STATED TASK
Reproduce the first line and every line after it, exactly, through the one containing "return np.abs(radii *". Leave out the rest.

DATA SEGMENT
** Start **

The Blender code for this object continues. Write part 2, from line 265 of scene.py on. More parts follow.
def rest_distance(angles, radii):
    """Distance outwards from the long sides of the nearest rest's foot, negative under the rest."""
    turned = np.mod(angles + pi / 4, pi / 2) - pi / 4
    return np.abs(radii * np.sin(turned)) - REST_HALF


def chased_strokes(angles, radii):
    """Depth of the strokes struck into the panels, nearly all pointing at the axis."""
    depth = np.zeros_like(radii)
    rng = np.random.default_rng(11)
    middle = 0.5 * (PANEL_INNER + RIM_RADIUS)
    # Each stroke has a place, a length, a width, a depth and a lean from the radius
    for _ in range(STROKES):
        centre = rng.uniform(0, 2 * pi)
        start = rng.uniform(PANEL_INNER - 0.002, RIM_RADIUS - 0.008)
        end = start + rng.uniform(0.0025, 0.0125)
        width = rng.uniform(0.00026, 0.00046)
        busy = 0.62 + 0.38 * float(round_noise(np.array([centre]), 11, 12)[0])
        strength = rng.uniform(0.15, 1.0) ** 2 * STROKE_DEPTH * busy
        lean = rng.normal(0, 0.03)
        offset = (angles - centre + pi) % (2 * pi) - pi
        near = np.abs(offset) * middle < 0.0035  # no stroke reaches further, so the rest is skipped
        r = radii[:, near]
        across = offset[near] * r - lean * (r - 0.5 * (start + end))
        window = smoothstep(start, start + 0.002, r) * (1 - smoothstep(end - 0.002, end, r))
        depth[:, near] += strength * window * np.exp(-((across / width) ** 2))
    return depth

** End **

WRITTEN REPLY
The Blender code for this object continues. Write part 2, from line 265 of scene.py on. More parts follow.
def rest_distance(angles, radii):
    """Distance outwards from the long sides of the nearest rest's foot, negative under the rest."""
    turned = np.mod(angles + pi / 4, pi / 2) - pi / 4
    return np.abs(radii * np.sin(turned)) - REST_HALF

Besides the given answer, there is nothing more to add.